*TASK TO COMPLETE*: Would you quote the material below from its first line through the line containing "small_hole_r = 1.7", exactly and with both ends included?

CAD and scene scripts
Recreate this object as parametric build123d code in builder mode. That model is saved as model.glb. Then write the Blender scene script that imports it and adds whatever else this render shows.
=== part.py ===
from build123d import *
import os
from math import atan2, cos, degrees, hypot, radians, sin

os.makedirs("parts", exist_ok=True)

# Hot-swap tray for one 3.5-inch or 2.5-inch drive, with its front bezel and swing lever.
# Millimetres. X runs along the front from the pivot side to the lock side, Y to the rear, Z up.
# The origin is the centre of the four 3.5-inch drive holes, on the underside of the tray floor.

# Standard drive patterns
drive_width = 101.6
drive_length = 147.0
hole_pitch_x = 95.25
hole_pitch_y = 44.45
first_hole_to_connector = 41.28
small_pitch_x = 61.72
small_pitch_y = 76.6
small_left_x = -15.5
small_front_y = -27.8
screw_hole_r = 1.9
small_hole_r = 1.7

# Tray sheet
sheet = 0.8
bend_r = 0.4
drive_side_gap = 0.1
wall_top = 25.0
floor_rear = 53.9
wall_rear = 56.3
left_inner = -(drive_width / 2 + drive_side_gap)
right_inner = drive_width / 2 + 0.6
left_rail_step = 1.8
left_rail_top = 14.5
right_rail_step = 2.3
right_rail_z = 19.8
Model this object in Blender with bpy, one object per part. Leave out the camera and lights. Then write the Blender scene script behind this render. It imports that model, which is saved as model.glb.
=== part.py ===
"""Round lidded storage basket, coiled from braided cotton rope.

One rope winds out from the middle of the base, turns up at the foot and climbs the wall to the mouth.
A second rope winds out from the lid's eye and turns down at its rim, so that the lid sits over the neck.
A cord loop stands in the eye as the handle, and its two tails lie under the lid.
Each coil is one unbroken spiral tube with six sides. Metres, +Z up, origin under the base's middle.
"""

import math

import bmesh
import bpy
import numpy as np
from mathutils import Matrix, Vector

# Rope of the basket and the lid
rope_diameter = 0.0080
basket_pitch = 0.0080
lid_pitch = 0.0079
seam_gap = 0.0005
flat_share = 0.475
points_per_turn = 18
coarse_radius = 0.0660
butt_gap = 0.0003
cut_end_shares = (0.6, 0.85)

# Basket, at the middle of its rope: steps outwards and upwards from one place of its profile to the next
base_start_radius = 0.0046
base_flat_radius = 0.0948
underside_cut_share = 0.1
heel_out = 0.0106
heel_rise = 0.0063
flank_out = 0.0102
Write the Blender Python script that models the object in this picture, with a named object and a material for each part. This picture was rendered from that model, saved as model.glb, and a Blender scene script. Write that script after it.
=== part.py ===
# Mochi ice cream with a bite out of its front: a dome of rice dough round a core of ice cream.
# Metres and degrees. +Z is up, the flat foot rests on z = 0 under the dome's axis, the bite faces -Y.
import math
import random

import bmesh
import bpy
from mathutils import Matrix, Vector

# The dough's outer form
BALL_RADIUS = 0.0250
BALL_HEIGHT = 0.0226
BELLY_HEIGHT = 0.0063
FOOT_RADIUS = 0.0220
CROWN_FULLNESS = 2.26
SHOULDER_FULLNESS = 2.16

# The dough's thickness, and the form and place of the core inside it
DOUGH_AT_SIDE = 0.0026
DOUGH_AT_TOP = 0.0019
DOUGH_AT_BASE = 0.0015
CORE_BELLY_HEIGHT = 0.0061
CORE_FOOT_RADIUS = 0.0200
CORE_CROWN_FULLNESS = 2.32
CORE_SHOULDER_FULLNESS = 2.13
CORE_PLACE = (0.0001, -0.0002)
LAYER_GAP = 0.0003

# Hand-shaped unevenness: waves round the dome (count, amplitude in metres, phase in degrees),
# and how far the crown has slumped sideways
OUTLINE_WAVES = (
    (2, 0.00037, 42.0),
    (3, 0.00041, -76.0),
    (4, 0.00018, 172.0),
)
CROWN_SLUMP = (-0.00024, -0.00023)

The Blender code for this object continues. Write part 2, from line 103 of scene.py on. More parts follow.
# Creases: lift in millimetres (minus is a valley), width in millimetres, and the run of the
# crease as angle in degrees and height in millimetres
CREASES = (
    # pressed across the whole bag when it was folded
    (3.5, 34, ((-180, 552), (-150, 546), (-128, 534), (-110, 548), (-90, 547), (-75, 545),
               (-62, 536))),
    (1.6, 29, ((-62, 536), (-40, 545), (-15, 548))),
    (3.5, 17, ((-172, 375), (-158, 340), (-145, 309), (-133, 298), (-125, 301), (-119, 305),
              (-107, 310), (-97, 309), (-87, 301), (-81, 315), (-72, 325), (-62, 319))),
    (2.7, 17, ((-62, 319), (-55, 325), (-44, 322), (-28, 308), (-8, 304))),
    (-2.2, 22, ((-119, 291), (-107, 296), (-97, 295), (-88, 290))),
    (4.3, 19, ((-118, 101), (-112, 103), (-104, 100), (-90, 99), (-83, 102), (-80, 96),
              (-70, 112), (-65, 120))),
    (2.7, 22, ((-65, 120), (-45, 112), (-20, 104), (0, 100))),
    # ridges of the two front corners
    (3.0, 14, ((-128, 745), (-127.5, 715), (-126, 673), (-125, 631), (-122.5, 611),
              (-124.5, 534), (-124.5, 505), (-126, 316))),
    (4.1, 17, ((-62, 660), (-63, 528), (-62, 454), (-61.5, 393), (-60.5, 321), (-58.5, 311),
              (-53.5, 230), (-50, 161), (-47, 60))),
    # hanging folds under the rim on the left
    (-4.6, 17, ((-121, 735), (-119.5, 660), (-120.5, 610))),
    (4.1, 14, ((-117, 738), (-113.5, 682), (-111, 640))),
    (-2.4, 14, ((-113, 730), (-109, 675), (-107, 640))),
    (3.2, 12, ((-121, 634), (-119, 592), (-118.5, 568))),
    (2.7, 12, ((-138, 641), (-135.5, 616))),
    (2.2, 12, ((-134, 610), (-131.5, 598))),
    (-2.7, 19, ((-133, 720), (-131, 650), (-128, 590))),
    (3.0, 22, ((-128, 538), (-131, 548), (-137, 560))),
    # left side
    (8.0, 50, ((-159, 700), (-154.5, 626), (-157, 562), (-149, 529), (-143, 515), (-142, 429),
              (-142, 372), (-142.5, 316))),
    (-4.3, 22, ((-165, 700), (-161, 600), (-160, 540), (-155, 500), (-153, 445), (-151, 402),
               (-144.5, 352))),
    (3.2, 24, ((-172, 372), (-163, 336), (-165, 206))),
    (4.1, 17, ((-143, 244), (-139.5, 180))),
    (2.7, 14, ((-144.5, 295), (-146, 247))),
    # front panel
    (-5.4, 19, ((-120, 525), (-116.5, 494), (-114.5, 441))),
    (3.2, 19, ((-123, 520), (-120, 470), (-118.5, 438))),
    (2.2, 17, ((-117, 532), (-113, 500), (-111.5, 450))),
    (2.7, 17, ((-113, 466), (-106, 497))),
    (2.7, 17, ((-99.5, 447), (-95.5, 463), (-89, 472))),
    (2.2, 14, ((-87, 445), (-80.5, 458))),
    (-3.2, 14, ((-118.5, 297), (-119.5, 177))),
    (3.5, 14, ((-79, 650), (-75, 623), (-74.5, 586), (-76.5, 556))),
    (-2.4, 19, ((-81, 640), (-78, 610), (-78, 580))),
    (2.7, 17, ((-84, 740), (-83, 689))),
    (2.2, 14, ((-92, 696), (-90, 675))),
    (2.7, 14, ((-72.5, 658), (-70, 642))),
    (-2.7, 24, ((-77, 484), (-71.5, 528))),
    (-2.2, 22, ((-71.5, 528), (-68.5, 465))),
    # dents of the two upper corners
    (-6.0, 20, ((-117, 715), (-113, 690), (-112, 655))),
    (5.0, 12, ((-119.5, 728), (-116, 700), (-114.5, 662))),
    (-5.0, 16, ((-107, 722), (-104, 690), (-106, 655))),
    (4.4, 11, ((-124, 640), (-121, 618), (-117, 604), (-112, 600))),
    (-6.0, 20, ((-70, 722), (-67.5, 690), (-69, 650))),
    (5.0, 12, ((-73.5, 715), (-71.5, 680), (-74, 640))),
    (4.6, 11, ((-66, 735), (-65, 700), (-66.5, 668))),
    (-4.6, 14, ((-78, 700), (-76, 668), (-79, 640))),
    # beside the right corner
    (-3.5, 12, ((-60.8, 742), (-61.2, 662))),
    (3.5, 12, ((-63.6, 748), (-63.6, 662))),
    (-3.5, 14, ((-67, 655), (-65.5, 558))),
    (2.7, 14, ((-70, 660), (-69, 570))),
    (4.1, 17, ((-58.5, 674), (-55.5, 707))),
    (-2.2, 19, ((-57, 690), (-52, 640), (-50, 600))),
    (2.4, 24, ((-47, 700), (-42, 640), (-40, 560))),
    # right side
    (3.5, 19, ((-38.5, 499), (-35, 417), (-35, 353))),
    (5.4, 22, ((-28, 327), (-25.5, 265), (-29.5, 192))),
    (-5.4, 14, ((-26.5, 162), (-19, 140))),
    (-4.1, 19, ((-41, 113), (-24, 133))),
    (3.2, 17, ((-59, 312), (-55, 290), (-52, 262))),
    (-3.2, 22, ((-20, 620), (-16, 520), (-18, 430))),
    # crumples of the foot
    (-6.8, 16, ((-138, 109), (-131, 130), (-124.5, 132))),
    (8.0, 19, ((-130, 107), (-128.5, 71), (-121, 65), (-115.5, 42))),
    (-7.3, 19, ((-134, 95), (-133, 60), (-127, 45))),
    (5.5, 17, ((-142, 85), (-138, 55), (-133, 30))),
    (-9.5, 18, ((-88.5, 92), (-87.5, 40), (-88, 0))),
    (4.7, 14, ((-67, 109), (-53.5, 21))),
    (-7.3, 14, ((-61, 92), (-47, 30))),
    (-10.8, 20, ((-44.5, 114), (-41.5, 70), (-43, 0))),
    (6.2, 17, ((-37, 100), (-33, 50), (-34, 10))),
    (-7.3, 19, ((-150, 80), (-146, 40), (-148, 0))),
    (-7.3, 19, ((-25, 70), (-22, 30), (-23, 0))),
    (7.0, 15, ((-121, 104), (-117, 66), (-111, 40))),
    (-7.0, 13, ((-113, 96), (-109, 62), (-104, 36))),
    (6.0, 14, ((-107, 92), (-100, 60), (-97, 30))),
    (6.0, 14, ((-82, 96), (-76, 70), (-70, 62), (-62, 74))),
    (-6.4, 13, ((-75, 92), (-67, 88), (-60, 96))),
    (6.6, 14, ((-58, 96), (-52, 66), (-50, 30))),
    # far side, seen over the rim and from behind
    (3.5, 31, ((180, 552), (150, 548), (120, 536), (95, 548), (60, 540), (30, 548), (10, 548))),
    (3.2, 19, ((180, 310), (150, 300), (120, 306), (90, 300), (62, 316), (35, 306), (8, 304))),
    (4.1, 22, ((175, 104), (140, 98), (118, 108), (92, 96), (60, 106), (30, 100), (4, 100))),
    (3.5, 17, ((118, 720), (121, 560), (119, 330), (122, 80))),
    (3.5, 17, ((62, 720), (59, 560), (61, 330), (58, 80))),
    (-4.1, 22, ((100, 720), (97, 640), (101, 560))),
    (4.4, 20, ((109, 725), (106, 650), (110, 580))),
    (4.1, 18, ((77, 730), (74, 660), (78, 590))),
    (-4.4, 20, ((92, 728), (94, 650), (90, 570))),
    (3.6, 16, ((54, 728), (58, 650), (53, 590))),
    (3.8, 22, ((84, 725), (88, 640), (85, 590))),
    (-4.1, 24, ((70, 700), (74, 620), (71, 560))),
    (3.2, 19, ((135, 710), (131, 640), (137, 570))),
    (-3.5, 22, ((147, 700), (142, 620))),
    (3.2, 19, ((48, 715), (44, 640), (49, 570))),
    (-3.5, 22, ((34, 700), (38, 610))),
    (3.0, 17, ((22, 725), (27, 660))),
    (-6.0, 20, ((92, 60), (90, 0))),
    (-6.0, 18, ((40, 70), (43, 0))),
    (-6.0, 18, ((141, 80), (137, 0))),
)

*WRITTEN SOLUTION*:
Recreate this object as parametric build123d code in builder mode. That model is saved as model.glb. Then write the Blender scene script that imports it and adds whatever else this render shows.
=== part.py ===
from build123d import *
import os
from math import atan2, cos, degrees, hypot, radians, sin

os.makedirs("parts", exist_ok=True)

# Hot-swap tray for one 3.5-inch or 2.5-inch drive, with its front bezel and swing lever.
# Millimetres. X runs along the front from the pivot side to the lock side, Y to the rear, Z up.
# The origin is the centre of the four 3.5-inch drive holes, on the underside of the tray floor.

# Standard drive patterns
drive_width = 101.6
drive_length = 147.0
hole_pitch_x = 95.25
hole_pitch_y = 44.45
first_hole_to_connector = 41.28
small_pitch_x = 61.72
small_pitch_y = 76.6
small_left_x = -15.5
small_front_y = -27.8
screw_hole_r = 1.9
small_hole_r = 1.7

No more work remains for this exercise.